:: Task to carry out ::
Quote the lines that run from the line containing "holes = button_tools()" down to the line containing "LENS = 49.5". Include both of those lines, reproduce each exactly, and omit everything else.

— Begin Collected data —

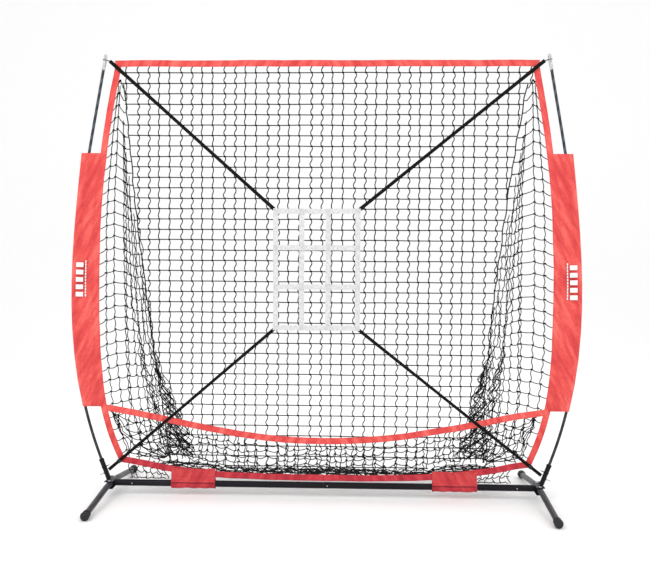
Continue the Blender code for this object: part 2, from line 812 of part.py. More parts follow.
def sleeve_outline(seam, middle, edge):
    """The sleeve's section at one height: round over the pole, thin at its seam and at its outer edge."""
    bulge = CHANNEL_RADIUS + CLOTH
    outline = []
    for angle in ring_angles():
        across, back = math.cos(angle), math.sin(angle)
        if across > 0.99:
            outline.append((edge, 0.0))
        elif across < -0.99:
            outline.append((seam, 0.0))
        elif across < -0.85:
            outline.append((seam, math.copysign(SLEEVE_EDGE, back)))
        elif across > 0.85:
            share = 0.45
            outline.append((middle + bulge * across + (edge - middle - bulge) * share, bulge * back))
        else:
            outline.append((middle + bulge * across, bulge * back))
    return outline


def bar_wraps(dark_red):
    """Cloth wraps that tie the net's foot to the bar: a loop round the bar with a flat tongue above it."""
    outer_radius = WRAP_BORE + CLOTH
    top = bottom_point(WRAP_X - WRAP_LENGTH / 2).z - BINDING_WIDTH / 2 - NET_CLEARANCE
    steps = 10
    low = BAR_Z - WRAP_HANG
    cup = [math.pi + math.pi * i / steps for i in range(steps + 1)]
    outline = [(outer_radius * math.cos(a), low + outer_radius * math.sin(a)) for a in cup]
    tongue = 0.003
    outline += [(outer_radius, BAR_Z + 0.004), (tongue, BAR_Z + 0.026), (tongue, top)]
    outline += [(-tongue, top), (-tongue, BAR_Z + 0.026), (-outer_radius, BAR_Z + 0.004)]
    hole = [(WRAP_BORE * math.cos(a), low + WRAP_BORE * math.sin(a)) for a in cup]
    dome = [math.pi * i / steps for i in range(1, steps)]
    hole += [(WRAP_BORE * math.cos(a), BAR_Z + WRAP_BORE * math.sin(a)) for a in dome]
    for name, side in SIDES.items():
        start, end = side * WRAP_X - WRAP_LENGTH / 2, side * WRAP_X + WRAP_LENGTH / 2
        rings = [[Vector((x, y, z)) for y, z in outline] for x in (start, end)]
        wrap = add_node(f"bar_wrap_{name}", solid_of_rings(f"bar_wrap_{name}", rings), dark_red)
        rings = [[Vector((x, y, z)) for y, z in hole] for x in (start - 0.01, end + 0.01)]
        boolean(wrap, add_tool(f"wrap_hole_{name}", solid_of_rings("wrap_hole", rings)))


def strike_zone(white):
    """A rectangle of webbing, with two uprights and two crossbars sewn on behind and before it."""
    front = ZONE_Y - WEBBING_THICKNESS / 2
    back = ZONE_Y + WEBBING_THICKNESS / 2
    half_width, half_height = ZONE_WIDTH / 2, ZONE_HEIGHT / 2
    frame = add_node(
        "strike_frame",
        box_mesh(
            "strike_frame",
            (ZONE_X - half_width, front, ZONE_Z - half_height),
            (ZONE_X + half_width, back, ZONE_Z + half_height),
        ),
        white,
    )
    window = box_mesh(
        "window",
        (ZONE_X - half_width + WEBBING, front - 0.01, ZONE_Z - half_height + WEBBING),
        (ZONE_X + half_width - WEBBING, back + 0.01, ZONE_Z + half_height - WEBBING),
    )
    boolean(frame, add_tool("strike_window", window))
    layer = WEBBING_THICKNESS + GAP
    for name, x in ZONE_UPRIGHTS.items():
        low = (ZONE_X + x - WEBBING / 2, front + layer, ZONE_Z - half_height + 0.002)
        high = (ZONE_X + x + WEBBING / 2, back + layer, ZONE_Z + half_height - 0.002)
        add_node(f"strike_upright_{name}", box_mesh(f"strike_upright_{name}", low, high), white)
    for name, z in ZONE_CROSSBARS.items():
        low = (ZONE_X - half_width + 0.002, front - layer, ZONE_Z + z - WEBBING / 2)
        high = (ZONE_X + half_width - 0.002, back - layer, ZONE_Z + z + WEBBING / 2)
        add_node(f"strike_crossbar_{name}", box_mesh(f"strike_crossbar_{name}", low, high), white)


def strap_ends(side, upper):
    """Where a strap starts, beside the strike zone's corner, and where it ends, beside its loop."""
    anchor = UPPER_ANCHOR if upper else LOWER_ANCHOR
    end = Vector((side * anchor.x, anchor.y, anchor.z))
    corner = Vector(
        (
            ZONE_X + side * (ZONE_WIDTH / 2 + GAP),
            ZONE_Y,
            ZONE_Z + (1 if upper else -1) * (ZONE_HEIGHT / 2 + GAP),
        )
    )
    away = (end - corner).normalized()
    return corner + away * (STRAP_WIDTH / 2), end


def straps(black, plastic):
    """Four elastic straps from the strike zone's corners, their loops, and a slider on each lower one."""
    back = Vector((0, 1, 0))
    for level, upper in (("upper", True), ("lower", False)):
        for name, side in SIDES.items():
            start, end = strap_ends(side, upper)
            away = (end - start).normalized()
            strip = rectangle(STRAP_THICKNESS, STRAP_WIDTH)
            path = [start, end - away * 0.004]
            add_node(f"strap_{level}_{name}", bar_along(f"strap_{level}_{name}", path, strip, back), black)
            add_corner_loop(f"corner_loop_{level}_{name}", side, upper, black)
            if not upper:
                add_slider(f"strap_slider_{name}", end - away * SLIDER_REST, away, plastic)


def add_slider(name, middle, away, plastic):
    """A flat ring that slides along its strap."""
    back = Vector((0, 1, 0))
    path = [away * (-SLIDER_LENGTH / 2), away * (SLIDER_LENGTH / 2)]
    inside = rectangle(STRAP_THICKNESS + 2 * GAP, STRAP_WIDTH + 2 * GAP)
    outside = rectangle(STRAP_THICKNESS + 2 * SLIDER_WALL, STRAP_WIDTH + 2 * SLIDER_WALL)
    rings = [swept_rings(path, section, back) for section in (outside, inside)]
    add_node(name, solid_of_rings(name, *rings), plastic, middle)


def spaced(start, end, steps):
    return [start + (end - start) * i / steps for i in range(steps + 1)]


def across_loop(inward, radius, angle):
    return inward * (radius * math.cos(angle)) + Vector((0, radius * math.sin(angle), 0))


def add_corner_loop(name, side, upper, cord):
    """A cord loop from a strap's end round the tip cap above, or round the pole's socket below."""
    if upper:
        up = leaning(-TIP_LEAN)
        hub = POLE_TIP - up * 0.018
        hold = POLE_RADIUS + GAP + TIP_CAP_WALL
    else:
        up = leaning(SOCKET_LEAN)
        hub = SOCKET_TOP - up * 0.038
        hold = SOCKET_RADIUS
    radius = hold + LOOP_CORD + 2 * GAP
    inward = Vector((-up.z, 0, up.x))
    far_radius = 0.0045
    anchor = UPPER_ANCHOR if upper else LOWER_ANCHOR
    length = (Vector((anchor.x, 0, anchor.z)) - hub).dot(inward) - 0.004
    # The cord runs straight between its two arcs, and leaves each where the straight touches it.
    touch = math.acos((radius - far_radius) / length)
    path = [hub + across_loop(inward, radius, a) for a in spaced(touch, math.tau - touch, 8)]
    path += [hub + inward * length + across_loop(inward, far_radius, a) for a in spaced(-touch, touch, 4)]
    add_node(name, closed_loop(name, mirrored(path, side), LOOP_CORD, 6), cord)


def main():
    clear_scene()
    black_steel = material("black_steel", (0.012, 0.012, 0.016), 0.35, 0.3)
    grey_steel = material("grey_steel", (0.045, 0.045, 0.055), 0.35, 0.3)
    zinc = material("zinc", (0.60, 0.60, 0.62), 0.3, 1.0)
    rubber = material("black_rubber", (0.015, 0.015, 0.018), 0.6)
    black_pole = material("black_pole", (0.012, 0.012, 0.014), 0.3)
    slate_pole = material("slate_pole", (0.060, 0.078, 0.100), 0.3)
    clear = material("pale_plastic", (0.75, 0.75, 0.76), 0.25)
    red = material("red_cloth", (0.80, 0.070, 0.065), 0.8)
    dark_red = material("dark_red_cloth", (0.60, 0.030, 0.045), 0.8)
    twine = material("twine", (0.010, 0.010, 0.011), 0.8)
    white = material("white_webbing", (0.85, 0.85, 0.85), 0.8)
    elastic = material("black_elastic", (0.012, 0.012, 0.012), 0.8)
    plastic = material("black_plastic", (0.015, 0.015, 0.015), 0.4)

    holes = button_tools()
    cross_bars(black_steel, holes)
    hubs(black_steel, holes)
    legs(grey_steel, rubber, zinc)
    snap_buttons(zinc)
    lock_holes = {name: lock_tools(side, name) for name, side in SIDES.items()}
    sockets_and_pins(black_steel, zinc, lock_holes)
    poles(black_pole, slate_pole, zinc, clear, lock_holes)
    bindings(red, dark_red)
    nets(twine)
    sleeves(red)
    bar_wraps(dark_red)
    strike_zone(white)
    straps(elastic, plastic)


main()
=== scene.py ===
"""The looks of a pitching target net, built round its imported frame, in metres and in the frame's own axes."""

import math

import bpy
import numpy as np
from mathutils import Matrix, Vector


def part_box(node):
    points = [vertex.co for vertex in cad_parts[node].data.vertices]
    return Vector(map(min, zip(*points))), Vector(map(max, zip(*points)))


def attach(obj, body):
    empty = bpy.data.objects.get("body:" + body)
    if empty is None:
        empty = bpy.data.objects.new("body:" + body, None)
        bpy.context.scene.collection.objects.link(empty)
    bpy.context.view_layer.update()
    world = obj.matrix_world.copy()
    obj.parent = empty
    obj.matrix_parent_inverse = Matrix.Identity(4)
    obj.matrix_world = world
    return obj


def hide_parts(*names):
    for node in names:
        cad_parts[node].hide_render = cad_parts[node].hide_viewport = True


ROOT = "frame_and_net"
SIDES = {"left": -1, "right": 1}
ENDS = ("front", "rear")
ACROSS, BACK, UP = np.eye(3)

# Camera
CAMERA = (0.150, -4.330, 1.193)
TARGET = (0.003, 0.0, 1.014)
ROLL = math.radians(0.33)
LENS = 49.5

# Steel and poles
BAR_GAP = 0.0004  # between the left tube's end and the right one's
SPIGOT = 0.030  # how far the right tube is swaged round the spigot
SOCKET_RADIUS = 0.0115
POLE_RADIUS = 0.0070
TIP_RADIUS = 0.0089
FOOT_COLLAR = 0.0178
COLLAR_RIB = 0.0007
BUTTON_RADIUS = 0.0032

# Cloth and webbing
CLOTH = 0.0008  # thickness
WRAP_CLOTH = 0.0010
FLAP_CLOTH = 0.0016
LOOP_HEIGHT = 0.056  # the middle of a wrap's loop, just below the bar's own
TAPE_WIDTH = 0.031
TAPE_THICKNESS = 0.0036
CREASE_SLANT = math.radians(27)
STITCH_LIFT = 0.0004  # how far stitches stand off the cloth
WEBBING_WIDTH = 0.025
STRAP_WIDTH = 0.0178
ELASTIC_THICKNESS = 0.0018
ELASTIC_PLY = 0.0021  # from one layer of a folded strap to the next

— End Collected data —

:: Solution for this problem ::
    holes = button_tools()
    cross_bars(black_steel, holes)
    hubs(black_steel, holes)
    legs(grey_steel, rubber, zinc)
    snap_buttons(zinc)
    lock_holes = {name: lock_tools(side, name) for name, side in SIDES.items()}
    sockets_and_pins(black_steel, zinc, lock_holes)
    poles(black_pole, slate_pole, zinc, clear, lock_holes)
    bindings(red, dark_red)
    nets(twine)
    sleeves(red)
    bar_wraps(dark_red)
    strike_zone(white)
    straps(elastic, plastic)


main()
=== scene.py ===
"""The looks of a pitching target net, built round its imported frame, in metres and in the frame's own axes."""

import math

import bpy
import numpy as np
from mathutils import Matrix, Vector


def part_box(node):
    points = [vertex.co for vertex in cad_parts[node].data.vertices]
    return Vector(map(min, zip(*points))), Vector(map(max, zip(*points)))


def attach(obj, body):
    empty = bpy.data.objects.get("body:" + body)
    if empty is None:
        empty = bpy.data.objects.new("body:" + body, None)
        bpy.context.scene.collection.objects.link(empty)
    bpy.context.view_layer.update()
    world = obj.matrix_world.copy()
    obj.parent = empty
    obj.matrix_parent_inverse = Matrix.Identity(4)
    obj.matrix_world = world
    return obj


def hide_parts(*names):
    for node in names:
        cad_parts[node].hide_render = cad_parts[node].hide_viewport = True


ROOT = "frame_and_net"
SIDES = {"left": -1, "right": 1}
ENDS = ("front", "rear")
ACROSS, BACK, UP = np.eye(3)

# Camera
CAMERA = (0.150, -4.330, 1.193)
TARGET = (0.003, 0.0, 1.014)
ROLL = math.radians(0.33)
LENS = 49.5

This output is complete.